Posted by: Phil Stooke Aug 8 2007, 08:13 PM

It's mine, certainly. The way the poles were handled was unique and would be impossible to duplicate, just to take one point.

I don't care, actually. I do things and put them out there so they will be used by anyone who wants them. That's why I never attach names or copyright symbols to any of my stuff. (except the atlas!) A bit of attribution would be nice, though. Scott Horowitz was using my mosaic of Clementine HIRES images of the lunar south pole in one of his presentations in a similar unattributed way.

Phil

Posted by: stevesliva Aug 8 2007, 08:29 PM

It looked to me like all of the figures were attributed to other papers. Secondary source?

Posted by: Phil Stooke Aug 8 2007, 09:34 PM

No, not a secondary source. The reference in this new paper that appears to cite the map is actually to Harmon et al's paper, which was the source of the original radar images, not the composite map. There only was one source for the composite map, and it was my posting on UMSF.

Phil

Posted by: gcecil Aug 8 2007, 11:14 PM

Hello,

yes the base image is Prof. Stooke's composite, with John Harmon's radar data added to fill some holes. Lower panel ( b ) is new and puts our new Mercury images in the context of some previous work, as stated in the caption. For reasons I won't go into here but which Prof. Stooke will find in his email, the correct attribution to him was not made in the preprint posted at astro-ph. I'm attempting to add it to the paper galley proofs, hopefully that will be successful. I also plan to update the astroph version once I get off travel. Sources for material in the other figures are properly attributed if they are not from NASA archives.

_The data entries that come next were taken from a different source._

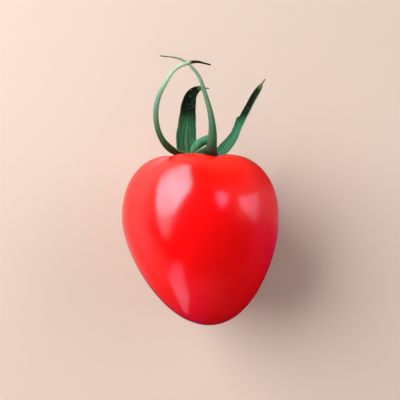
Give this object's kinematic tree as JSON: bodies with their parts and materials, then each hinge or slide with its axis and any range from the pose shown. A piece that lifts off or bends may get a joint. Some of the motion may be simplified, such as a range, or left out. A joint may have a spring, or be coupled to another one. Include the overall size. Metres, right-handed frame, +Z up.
{
  "type": "cherry tomato",
  "caption": "Heart-shaped red cherry tomato with its green calyx, lying on its side on a small flat spot, for food, kitchen and market scenes.",
  "frame": {"origin": "on the flat resting spot under the fruit, straight below its centre of mass", "axes": "+Y towards the stem end and the calyx, +Z up, +X to the right as seen from above with the stem end away from the viewer"},
  "size_m": [0.035, 0.0584, 0.0349],
  "materials": {
    "fruit_skin": "smooth waxy ripe red skin, glossy, slightly paler and orange at the shoulder",
    "calyx_green": "soft hairy green leaf tissue, paler outside, dark inside, with dry brown tips"
  },
  "bodies": {
    "root": {"fruit": "fruit_skin", "calyx": "calyx_green"}
  },
  "joints": []
}
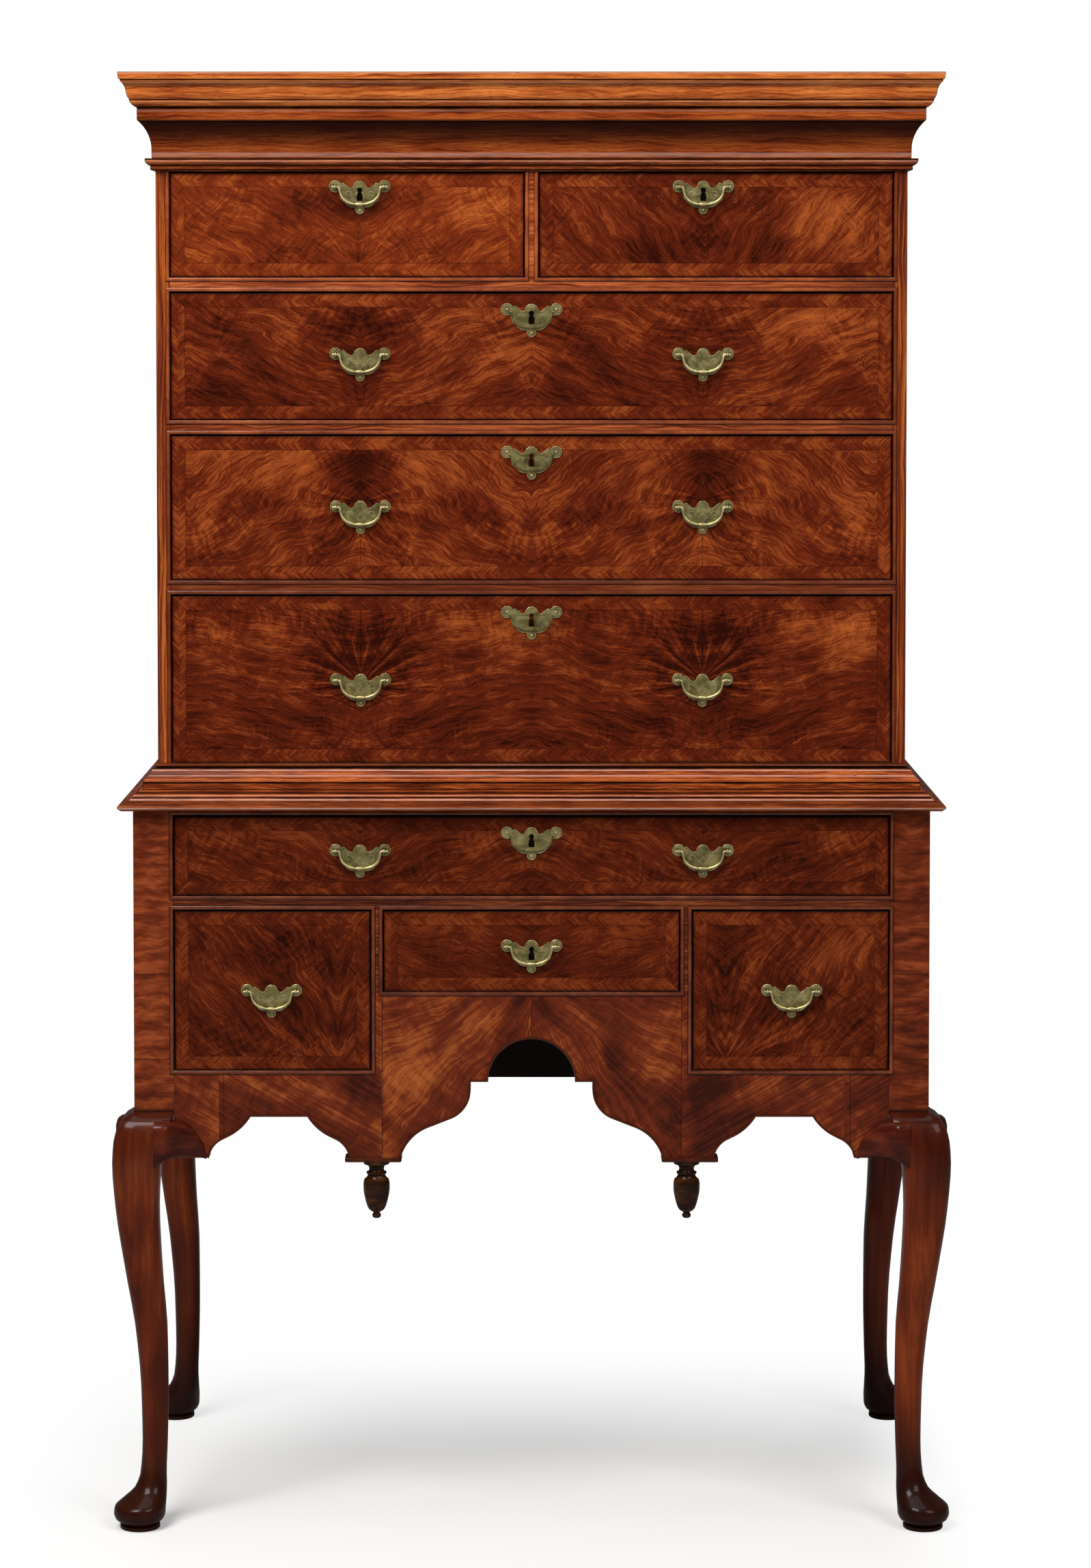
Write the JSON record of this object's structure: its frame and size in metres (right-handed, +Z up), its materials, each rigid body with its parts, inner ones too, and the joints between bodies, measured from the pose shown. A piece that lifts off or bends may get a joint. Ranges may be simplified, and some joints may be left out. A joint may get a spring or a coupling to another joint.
{
  "type": "highboy",
  "caption": "High chest of drawers in two cases, veneered fronts with brass bails, moulded cornice, scalloped apron with drop finials, cabriole legs with pad feet.",
  "frame": {"origin": "on the floor under the middle of the chest", "axes": "+Z up, -Y towards the front of the drawers, +X to the right seen from the front"},
  "size_m": [1.0074, 0.554, 1.748],
  "materials": {
    "moulding_walnut": "satin",
    "drawer_veneer": "satin",
    "apron_veneer": "satin",
    "case_walnut": "satin",
    "leg_walnut": "satin",
    "secondary_pine": "matte",
    "brass": "antique satin"
  },
  "bodies": {
    "root": {"crown_moulding": "moulding_walnut", "cove_moulding": "moulding_walnut", "neck_moulding": "moulding_walnut", "waist_moulding": "moulding_walnut", "bead_mouldings": "moulding_walnut", "upper_top_board": "secondary_pine", "upper_side_boards": "case_walnut", "upper_bottom_board": "secondary_pine", "upper_rails": "case_walnut", "back_boards": "secondary_pine", "drawer_runners": "secondary_pine", "lower_side_boards": "case_walnut", "lower_rails_and_partitions": "case_walnut", "front_apron": "apron_veneer", "knee_brackets": "leg_walnut", "drop_finials": "leg_walnut", "leg_front_left": "leg_walnut", "leg_front_right": "leg_walnut", "leg_back_left": "leg_walnut", "leg_back_right": "leg_walnut"},
    "top_left_drawer": {"top_left_drawer_front": "drawer_veneer", "top_left_drawer_box": "secondary_pine", "top_left_drawer_brasses": "brass"},
    "top_left_drawer_bail": {"top_left_drawer_bail": "brass"},
    "top_right_drawer": {"top_right_drawer_front": "drawer_veneer", "top_right_drawer_box": "secondary_pine", "top_right_drawer_brasses": "brass"},
    "top_right_drawer_bail": {"top_right_drawer_bail": "brass"},
    "fourth_drawer": {"fourth_drawer_front": "drawer_veneer", "fourth_drawer_box": "secondary_pine", "fourth_drawer_brasses": "brass"},
    "fourth_drawer_left_bail": {"fourth_drawer_left_bail": "brass"},
    "fourth_drawer_right_bail": {"fourth_drawer_right_bail": "brass"},
    "third_drawer": {"third_drawer_front": "drawer_veneer", "third_drawer_box": "secondary_pine", "third_drawer_brasses": "brass"},
    "third_drawer_left_bail": {"third_drawer_left_bail": "brass"},
    "third_drawer_right_bail": {"third_drawer_right_bail": "brass"},
    "second_drawer": {"second_drawer_front": "drawer_veneer", "second_drawer_box": "secondary_pine", "second_drawer_brasses": "brass"},
    "second_drawer_left_bail": {"second_drawer_left_bail": "brass"},
    "second_drawer_right_bail": {"second_drawer_right_bail": "brass"},
    "lower_long_drawer": {"lower_long_drawer_front": "drawer_veneer", "lower_long_drawer_box": "secondary_pine", "lower_long_drawer_brasses": "brass"},
    "lower_long_drawer_left_bail": {"lower_long_drawer_left_bail": "brass"},
    "lower_long_drawer_right_bail": {"lower_long_drawer_right_bail": "brass"},
    "lower_left_drawer": {"lower_left_drawer_front": "drawer_veneer", "lower_left_drawer_box": "secondary_pine", "lower_left_drawer_brasses": "brass"},
    "lower_left_drawer_bail": {"lower_left_drawer_bail": "brass"},
    "lower_center_drawer": {"lower_center_drawer_front": "drawer_veneer", "lower_center_drawer_box": "secondary_pine", "lower_center_drawer_brasses": "brass"},
    "lower_center_drawer_bail": {"lower_center_drawer_bail": "brass"},
    "lower_right_drawer": {"lower_right_drawer_front": "drawer_veneer", "lower_right_drawer_box": "secondary_pine", "lower_right_drawer_brasses": "brass"},
    "lower_right_drawer_bail": {"lower_right_drawer_bail": "brass"}
  },
  "joints": [
    {"name": "top_left_drawer_slide", "type": "slide", "parent": "root", "child": "top_left_drawer", "axis": [0, -1, 0], "range_m": [0, 0.34]},
    {"name": "top_left_drawer_bail_hinge", "type": "hinge", "parent": "top_left_drawer", "child": "top_left_drawer_bail", "pos_m": [-0.205, -0.2274, 1.6131], "axis": [-1, 0, 0], "range_deg": [0, 150]},
    {"name": "top_right_drawer_slide", "type": "slide", "parent": "root", "child": "top_right_drawer", "axis": [0, -1, 0], "range_m": [0, 0.34]},
    {"name": "top_right_drawer_bail_hinge", "type": "hinge", "parent": "top_right_drawer", "child": "top_right_drawer_bail", "pos_m": [0.205, -0.2274, 1.6131], "axis": [-1, 0, 0], "range_deg": [0, 150]},
    {"name": "fourth_drawer_slide", "type": "slide", "parent": "root", "child": "fourth_drawer", "axis": [0, -1, 0], "range_m": [0, 0.34]},
    {"name": "fourth_drawer_left_bail_hinge", "type": "hinge", "parent": "fourth_drawer", "child": "fourth_drawer_left_bail", "pos_m": [-0.205, -0.2274, 1.02281], "axis": [-1, 0, 0], "range_deg": [0, 150]},
    {"name": "fourth_drawer_right_bail_hinge", "type": "hinge", "parent": "fourth_drawer", "child": "fourth_drawer_right_bail", "pos_m": [0.205, -0.2274, 1.02281], "axis": [-1, 0, 0], "range_deg": [0, 150]},
    {"name": "third_drawer_slide", "type": "slide", "parent": "root", "child": "third_drawer", "axis": [0, -1, 0], "range_m": [0, 0.34]},
    {"name": "third_drawer_left_bail_hinge", "type": "hinge", "parent": "third_drawer", "child": "third_drawer_left_bail", "pos_m": [-0.205, -0.2274, 1.23069], "axis": [-1, 0, 0], "range_deg": [0, 150]},
    {"name": "third_drawer_right_bail_hinge", "type": "hinge", "parent": "third_drawer", "child": "third_drawer_right_bail", "pos_m": [0.205, -0.2274, 1.23069], "axis": [-1, 0, 0], "range_deg": [0, 150]},
    {"name": "second_drawer_slide", "type": "slide", "parent": "root", "child": "second_drawer", "axis": [0, -1, 0], "range_m": [0, 0.34]},
    {"name": "second_drawer_left_bail_hinge", "type": "hinge", "parent": "second_drawer", "child": "second_drawer_left_bail", "pos_m": [-0.205, -0.2274, 1.41342], "axis": [-1, 0, 0], "range_deg": [0, 150]},
    {"name": "second_drawer_right_bail_hinge", "type": "hinge", "parent": "second_drawer", "child": "second_drawer_right_bail", "pos_m": [0.205, -0.2274, 1.41342], "axis": [-1, 0, 0], "range_deg": [0, 150]},
    {"name": "lower_long_drawer_slide", "type": "slide", "parent": "root", "child": "lower_long_drawer", "axis": [0, -1, 0], "range_m": [0, 0.36]},
    {"name": "lower_long_drawer_left_bail_hinge", "type": "hinge", "parent": "lower_long_drawer", "child": "lower_long_drawer_left_bail", "pos_m": [-0.205, -0.2554, 0.82051], "axis": [-1, 0, 0], "range_deg": [0, 150]},
    {"name": "lower_long_drawer_right_bail_hinge", "type": "hinge", "parent": "lower_long_drawer", "child": "lower_long_drawer_right_bail", "pos_m": [0.205, -0.2554, 0.82051], "axis": [-1, 0, 0], "range_deg": [0, 150]},
    {"name": "lower_left_drawer_slide", "type": "slide", "parent": "root", "child": "lower_left_drawer", "axis": [0, -1, 0], "range_m": [0, 0.36]},
    {"name": "lower_left_drawer_bail_hinge", "type": "hinge", "parent": "lower_left_drawer", "child": "lower_left_drawer_bail", "pos_m": [-0.3115, -0.2554, 0.65168], "axis": [-1, 0, 0], "range_deg": [0, 150]},
    {"name": "lower_center_drawer_slide", "type": "slide", "parent": "root", "child": "lower_center_drawer", "axis": [0, -1, 0], "range_m": [0, 0.36]},
    {"name": "lower_center_drawer_bail_hinge", "type": "hinge", "parent": "lower_center_drawer", "child": "lower_center_drawer_bail", "pos_m": [0, -0.2554, 0.70555], "axis": [-1, 0, 0], "range_deg": [0, 150]},
    {"name": "lower_right_drawer_slide", "type": "slide", "parent": "root", "child": "lower_right_drawer", "axis": [0, -1, 0], "range_m": [0, 0.36]},
    {"name": "lower_right_drawer_bail_hinge", "type": "hinge", "parent": "lower_right_drawer", "child": "lower_right_drawer_bail", "pos_m": [0.3115, -0.2554, 0.65168], "axis": [-1, 0, 0], "range_deg": [0, 150]}
  ]
}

If you have any questions on our Mercury imaging, I'm happy to respond (having just registered into this informative newsgroup.)

G. Cecil

Posted by: Phil Stooke Aug 8 2007, 11:23 PM

Thanks for this. Perhaps you could say something about the latitudinal extent of imaging which would be possible with your technique. Would the geometry permit global imaging at this resolution, over several orbits, or is it restricted to the longitudes already covered?

Phil Stooke

Posted by: gcecil Aug 8 2007, 11:41 PM

Well, the technique is just frame selection from stacks of short-exposure images, so far batting ~1 in 1000 to get down to ~0.2" resolution. I'm restricted to twilight observations for reasons mentioned in the paper, and from our site at 2700 m elevation in Chile (accessed remotely). This means only elongations that get to ~29 deg elevation, when we bang off 30,000 images. There aren't many of those opportunities left before the MESSENGER flybys, so I don't plan any follow ups. I have other astro programs to execute in the near term, but am working on an instrument for SOAR's adaptive optics system that could image planets in narrow spectral lines (and that I may use for Mercury sodium emission mapping before MESSENGER arrives in orbit). Although we work in twilight, it takes time to install the aperture mask for imaging that would otherwise go to important calibrations of other observing programs.

Leonid Ksanfomality sent me the other day a superb image from July 2006 with "Basin S" smack on the terminator, a bull's eye. Unfortunately, that feature (no question from his data that it is real) was on the bright limb in our data, so we couldn't say much about it in our paper. I imagine that he is working on a follow up of his expanded paper in last April Icarus. Perhaps he will be at the DPS meeting in Orlando.